The request.
Give back the exact lines spanning from the line with "bpy.context.scene.collection.objects.link(washer)" to the line with "before = set(bpy.data.objects)", with both of those lines included and no others.

==============================

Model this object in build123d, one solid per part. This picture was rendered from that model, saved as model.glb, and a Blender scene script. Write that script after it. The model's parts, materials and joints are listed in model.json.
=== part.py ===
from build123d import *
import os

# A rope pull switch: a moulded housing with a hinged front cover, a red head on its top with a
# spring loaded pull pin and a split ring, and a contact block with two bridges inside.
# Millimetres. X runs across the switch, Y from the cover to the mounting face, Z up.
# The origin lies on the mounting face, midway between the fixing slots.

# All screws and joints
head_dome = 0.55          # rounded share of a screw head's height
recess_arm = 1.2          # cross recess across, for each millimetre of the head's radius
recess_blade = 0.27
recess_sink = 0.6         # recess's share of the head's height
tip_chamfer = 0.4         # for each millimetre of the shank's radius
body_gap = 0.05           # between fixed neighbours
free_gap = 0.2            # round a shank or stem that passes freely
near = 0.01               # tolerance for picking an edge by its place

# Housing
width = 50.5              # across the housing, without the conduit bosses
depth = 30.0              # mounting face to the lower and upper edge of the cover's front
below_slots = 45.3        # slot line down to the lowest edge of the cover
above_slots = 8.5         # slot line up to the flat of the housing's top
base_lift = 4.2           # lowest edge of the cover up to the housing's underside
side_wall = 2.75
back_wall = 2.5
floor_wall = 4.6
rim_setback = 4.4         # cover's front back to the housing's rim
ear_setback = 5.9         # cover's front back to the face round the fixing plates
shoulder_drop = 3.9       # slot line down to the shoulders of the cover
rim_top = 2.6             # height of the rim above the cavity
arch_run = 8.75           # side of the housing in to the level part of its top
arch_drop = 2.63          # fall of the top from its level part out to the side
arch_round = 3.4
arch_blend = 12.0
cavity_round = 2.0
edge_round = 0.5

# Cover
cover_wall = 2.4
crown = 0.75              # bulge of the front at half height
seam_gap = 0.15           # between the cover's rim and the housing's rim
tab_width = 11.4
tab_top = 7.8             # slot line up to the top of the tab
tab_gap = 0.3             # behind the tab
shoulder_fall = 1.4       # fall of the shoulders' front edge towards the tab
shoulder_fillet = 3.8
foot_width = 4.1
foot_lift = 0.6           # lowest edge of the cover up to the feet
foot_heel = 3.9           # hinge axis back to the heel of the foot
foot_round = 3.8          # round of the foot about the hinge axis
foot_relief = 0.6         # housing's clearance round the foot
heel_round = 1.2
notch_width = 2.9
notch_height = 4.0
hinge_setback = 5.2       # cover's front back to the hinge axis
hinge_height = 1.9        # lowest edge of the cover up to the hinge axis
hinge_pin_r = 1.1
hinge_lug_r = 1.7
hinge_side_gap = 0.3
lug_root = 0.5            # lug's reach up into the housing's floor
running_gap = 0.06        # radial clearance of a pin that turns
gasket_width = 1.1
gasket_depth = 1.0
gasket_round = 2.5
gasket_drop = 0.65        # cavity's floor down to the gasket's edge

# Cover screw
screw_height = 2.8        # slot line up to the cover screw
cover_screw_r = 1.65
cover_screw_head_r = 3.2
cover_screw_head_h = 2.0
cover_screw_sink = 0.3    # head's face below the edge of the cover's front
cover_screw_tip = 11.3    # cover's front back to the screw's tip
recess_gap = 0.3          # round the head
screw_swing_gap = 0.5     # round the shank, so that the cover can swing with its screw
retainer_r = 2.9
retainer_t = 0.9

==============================

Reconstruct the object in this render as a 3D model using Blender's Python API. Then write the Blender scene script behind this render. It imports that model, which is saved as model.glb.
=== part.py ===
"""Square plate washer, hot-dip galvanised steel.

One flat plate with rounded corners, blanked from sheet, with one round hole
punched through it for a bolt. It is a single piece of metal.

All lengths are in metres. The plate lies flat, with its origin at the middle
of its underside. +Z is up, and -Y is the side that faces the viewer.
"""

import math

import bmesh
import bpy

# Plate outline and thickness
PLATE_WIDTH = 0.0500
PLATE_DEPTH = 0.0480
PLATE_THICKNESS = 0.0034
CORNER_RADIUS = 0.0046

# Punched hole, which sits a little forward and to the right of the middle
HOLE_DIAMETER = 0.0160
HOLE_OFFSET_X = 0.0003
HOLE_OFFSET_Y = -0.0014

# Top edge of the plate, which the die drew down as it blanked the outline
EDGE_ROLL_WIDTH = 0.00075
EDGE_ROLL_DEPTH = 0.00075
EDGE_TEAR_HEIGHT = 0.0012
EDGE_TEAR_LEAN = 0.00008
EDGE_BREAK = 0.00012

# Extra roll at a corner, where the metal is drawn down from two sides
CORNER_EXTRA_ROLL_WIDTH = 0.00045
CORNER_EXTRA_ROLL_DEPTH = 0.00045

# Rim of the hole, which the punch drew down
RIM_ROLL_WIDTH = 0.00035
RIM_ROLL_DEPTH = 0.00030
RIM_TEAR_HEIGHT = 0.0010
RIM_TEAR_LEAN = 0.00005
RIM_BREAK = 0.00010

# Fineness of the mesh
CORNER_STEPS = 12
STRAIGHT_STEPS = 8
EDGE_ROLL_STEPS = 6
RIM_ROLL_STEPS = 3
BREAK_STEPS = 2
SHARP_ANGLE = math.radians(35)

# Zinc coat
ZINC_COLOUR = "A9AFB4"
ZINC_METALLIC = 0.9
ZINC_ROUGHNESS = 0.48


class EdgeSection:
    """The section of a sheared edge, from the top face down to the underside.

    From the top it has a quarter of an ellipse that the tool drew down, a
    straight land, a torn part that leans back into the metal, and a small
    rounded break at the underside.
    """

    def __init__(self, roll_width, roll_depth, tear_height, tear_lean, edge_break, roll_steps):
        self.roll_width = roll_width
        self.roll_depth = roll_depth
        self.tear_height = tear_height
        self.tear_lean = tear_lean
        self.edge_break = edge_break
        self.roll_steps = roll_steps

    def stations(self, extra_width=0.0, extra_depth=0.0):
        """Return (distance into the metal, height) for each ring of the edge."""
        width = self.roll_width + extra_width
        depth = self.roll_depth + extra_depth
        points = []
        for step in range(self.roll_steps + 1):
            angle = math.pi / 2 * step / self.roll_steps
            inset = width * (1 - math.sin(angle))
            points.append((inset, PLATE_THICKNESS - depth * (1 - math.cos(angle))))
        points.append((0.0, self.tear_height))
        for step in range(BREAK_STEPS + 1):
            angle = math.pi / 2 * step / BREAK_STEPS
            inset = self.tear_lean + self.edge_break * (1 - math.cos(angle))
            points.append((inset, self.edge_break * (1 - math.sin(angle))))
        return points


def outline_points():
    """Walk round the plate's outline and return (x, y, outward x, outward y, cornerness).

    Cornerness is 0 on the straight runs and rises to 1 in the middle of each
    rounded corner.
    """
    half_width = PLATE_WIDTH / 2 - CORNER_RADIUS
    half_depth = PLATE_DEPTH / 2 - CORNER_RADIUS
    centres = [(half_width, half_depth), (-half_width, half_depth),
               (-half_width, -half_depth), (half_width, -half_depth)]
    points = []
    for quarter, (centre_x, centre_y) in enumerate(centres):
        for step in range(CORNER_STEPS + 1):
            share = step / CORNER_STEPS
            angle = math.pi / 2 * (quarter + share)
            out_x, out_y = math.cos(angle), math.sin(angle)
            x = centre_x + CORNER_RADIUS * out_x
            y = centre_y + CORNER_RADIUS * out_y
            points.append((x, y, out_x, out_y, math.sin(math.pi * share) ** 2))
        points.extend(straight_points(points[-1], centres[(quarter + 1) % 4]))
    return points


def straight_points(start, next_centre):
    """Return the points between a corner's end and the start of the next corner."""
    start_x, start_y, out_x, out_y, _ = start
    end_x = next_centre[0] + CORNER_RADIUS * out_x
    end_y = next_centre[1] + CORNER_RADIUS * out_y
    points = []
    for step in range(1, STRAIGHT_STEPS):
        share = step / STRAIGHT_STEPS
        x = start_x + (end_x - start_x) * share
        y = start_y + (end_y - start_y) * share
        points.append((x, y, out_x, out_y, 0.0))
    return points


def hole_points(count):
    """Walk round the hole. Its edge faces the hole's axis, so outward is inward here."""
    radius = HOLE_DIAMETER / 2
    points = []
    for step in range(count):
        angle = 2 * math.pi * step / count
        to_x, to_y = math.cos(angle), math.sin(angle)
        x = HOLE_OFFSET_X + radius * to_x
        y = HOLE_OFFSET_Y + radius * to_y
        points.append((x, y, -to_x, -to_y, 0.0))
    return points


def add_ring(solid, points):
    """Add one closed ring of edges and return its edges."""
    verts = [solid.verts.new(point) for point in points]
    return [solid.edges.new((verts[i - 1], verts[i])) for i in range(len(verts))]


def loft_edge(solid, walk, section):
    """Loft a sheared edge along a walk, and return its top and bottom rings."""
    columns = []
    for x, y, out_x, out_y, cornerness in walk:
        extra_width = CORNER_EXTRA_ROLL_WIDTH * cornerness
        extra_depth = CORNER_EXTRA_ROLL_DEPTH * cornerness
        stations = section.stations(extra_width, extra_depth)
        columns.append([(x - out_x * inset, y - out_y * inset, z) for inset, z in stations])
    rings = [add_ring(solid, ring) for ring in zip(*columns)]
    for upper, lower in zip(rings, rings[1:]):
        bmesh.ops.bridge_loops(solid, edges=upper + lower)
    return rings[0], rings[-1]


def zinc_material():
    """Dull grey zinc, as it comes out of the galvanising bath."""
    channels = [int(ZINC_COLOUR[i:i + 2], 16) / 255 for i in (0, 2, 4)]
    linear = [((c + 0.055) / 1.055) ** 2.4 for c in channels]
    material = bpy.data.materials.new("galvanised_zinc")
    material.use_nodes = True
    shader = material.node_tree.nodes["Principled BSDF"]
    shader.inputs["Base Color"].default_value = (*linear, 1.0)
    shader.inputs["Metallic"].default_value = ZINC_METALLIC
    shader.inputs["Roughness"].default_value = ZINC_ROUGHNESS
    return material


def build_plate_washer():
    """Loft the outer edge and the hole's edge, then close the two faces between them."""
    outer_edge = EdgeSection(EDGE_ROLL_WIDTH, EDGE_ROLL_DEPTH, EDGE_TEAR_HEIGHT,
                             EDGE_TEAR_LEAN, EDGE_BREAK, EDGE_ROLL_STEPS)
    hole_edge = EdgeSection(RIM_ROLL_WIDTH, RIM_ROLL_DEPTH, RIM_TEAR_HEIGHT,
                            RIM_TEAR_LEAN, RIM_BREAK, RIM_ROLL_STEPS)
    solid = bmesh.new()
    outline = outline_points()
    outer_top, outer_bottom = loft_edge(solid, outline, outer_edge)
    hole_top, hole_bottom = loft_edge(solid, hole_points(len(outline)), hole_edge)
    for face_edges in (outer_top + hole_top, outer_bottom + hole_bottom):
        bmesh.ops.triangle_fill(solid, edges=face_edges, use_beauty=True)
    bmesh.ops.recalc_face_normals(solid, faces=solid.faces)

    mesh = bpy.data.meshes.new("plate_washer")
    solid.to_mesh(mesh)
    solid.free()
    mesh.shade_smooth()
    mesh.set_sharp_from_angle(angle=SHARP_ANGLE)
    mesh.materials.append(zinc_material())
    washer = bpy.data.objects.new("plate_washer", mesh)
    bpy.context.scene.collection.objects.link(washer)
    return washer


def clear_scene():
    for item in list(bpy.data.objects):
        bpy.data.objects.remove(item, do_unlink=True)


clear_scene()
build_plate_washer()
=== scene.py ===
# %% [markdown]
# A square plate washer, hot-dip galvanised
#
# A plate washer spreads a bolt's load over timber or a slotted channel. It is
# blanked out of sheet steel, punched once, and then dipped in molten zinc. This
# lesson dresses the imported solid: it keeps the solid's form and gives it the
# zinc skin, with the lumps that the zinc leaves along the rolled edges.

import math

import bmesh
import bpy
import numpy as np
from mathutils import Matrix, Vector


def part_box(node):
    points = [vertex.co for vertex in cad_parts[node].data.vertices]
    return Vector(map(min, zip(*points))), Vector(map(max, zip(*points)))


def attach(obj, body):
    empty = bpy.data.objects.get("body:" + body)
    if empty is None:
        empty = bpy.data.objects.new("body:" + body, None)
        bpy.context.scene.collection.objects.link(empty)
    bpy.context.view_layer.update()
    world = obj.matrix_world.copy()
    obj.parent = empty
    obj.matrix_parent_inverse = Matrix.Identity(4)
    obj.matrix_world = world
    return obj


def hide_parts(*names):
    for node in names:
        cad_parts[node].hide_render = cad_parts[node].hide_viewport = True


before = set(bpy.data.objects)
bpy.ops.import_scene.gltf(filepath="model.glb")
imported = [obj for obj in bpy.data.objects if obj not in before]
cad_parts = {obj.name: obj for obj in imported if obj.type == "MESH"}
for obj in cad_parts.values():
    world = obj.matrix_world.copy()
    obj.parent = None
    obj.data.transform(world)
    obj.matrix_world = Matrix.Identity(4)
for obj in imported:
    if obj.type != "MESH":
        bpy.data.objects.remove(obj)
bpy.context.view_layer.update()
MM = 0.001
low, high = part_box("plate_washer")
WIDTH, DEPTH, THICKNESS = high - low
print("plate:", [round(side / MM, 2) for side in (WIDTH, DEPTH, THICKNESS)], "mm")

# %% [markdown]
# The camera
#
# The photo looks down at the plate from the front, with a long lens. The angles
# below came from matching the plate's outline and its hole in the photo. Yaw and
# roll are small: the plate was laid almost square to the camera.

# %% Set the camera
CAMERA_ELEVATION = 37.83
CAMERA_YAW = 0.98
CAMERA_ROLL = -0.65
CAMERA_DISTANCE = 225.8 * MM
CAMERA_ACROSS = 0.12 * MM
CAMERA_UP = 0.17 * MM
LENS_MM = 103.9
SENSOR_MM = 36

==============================

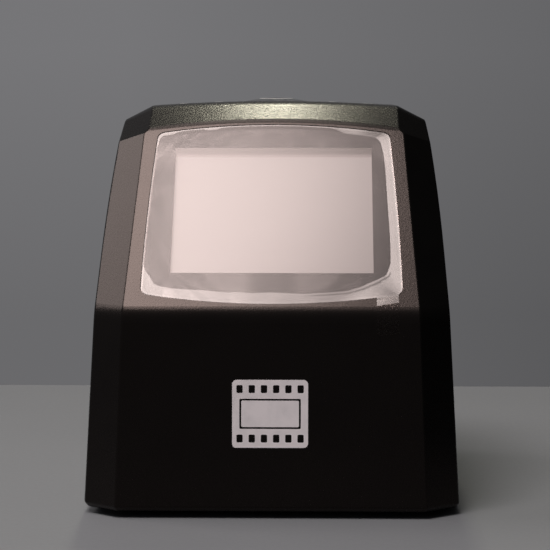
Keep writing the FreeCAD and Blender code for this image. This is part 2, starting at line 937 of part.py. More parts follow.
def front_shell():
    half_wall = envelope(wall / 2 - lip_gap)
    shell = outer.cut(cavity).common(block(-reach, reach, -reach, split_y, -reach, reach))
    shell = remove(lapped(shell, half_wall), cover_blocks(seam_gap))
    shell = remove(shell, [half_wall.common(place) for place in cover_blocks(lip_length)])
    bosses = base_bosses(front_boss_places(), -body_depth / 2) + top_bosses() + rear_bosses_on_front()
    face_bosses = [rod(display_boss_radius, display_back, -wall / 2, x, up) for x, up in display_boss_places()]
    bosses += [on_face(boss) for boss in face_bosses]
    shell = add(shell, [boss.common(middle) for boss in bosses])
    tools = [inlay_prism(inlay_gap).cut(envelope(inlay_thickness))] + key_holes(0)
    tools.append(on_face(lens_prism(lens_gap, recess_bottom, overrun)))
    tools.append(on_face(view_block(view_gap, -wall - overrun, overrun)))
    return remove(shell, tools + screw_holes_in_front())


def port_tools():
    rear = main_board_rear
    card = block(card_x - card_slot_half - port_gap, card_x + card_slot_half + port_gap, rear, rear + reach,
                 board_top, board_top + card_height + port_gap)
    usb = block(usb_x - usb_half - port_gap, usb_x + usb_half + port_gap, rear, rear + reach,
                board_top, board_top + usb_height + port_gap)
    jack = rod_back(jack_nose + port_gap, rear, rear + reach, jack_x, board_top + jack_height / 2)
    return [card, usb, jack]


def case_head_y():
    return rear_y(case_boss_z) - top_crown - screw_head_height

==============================

Correct answer.
    bpy.context.scene.collection.objects.link(washer)
    return washer


def clear_scene():
    for item in list(bpy.data.objects):
        bpy.data.objects.remove(item, do_unlink=True)


clear_scene()
build_plate_washer()
=== scene.py ===
# %% [markdown]
# A square plate washer, hot-dip galvanised
#
# A plate washer spreads a bolt's load over timber or a slotted channel. It is
# blanked out of sheet steel, punched once, and then dipped in molten zinc. This
# lesson dresses the imported solid: it keeps the solid's form and gives it the
# zinc skin, with the lumps that the zinc leaves along the rolled edges.

import math

import bmesh
import bpy
import numpy as np
from mathutils import Matrix, Vector


def part_box(node):
    points = [vertex.co for vertex in cad_parts[node].data.vertices]
    return Vector(map(min, zip(*points))), Vector(map(max, zip(*points)))


def attach(obj, body):
    empty = bpy.data.objects.get("body:" + body)
    if empty is None:
        empty = bpy.data.objects.new("body:" + body, None)
        bpy.context.scene.collection.objects.link(empty)
    bpy.context.view_layer.update()
    world = obj.matrix_world.copy()
    obj.parent = empty
    obj.matrix_parent_inverse = Matrix.Identity(4)
    obj.matrix_world = world
    return obj


def hide_parts(*names):
    for node in names:
        cad_parts[node].hide_render = cad_parts[node].hide_viewport = True


before = set(bpy.data.objects)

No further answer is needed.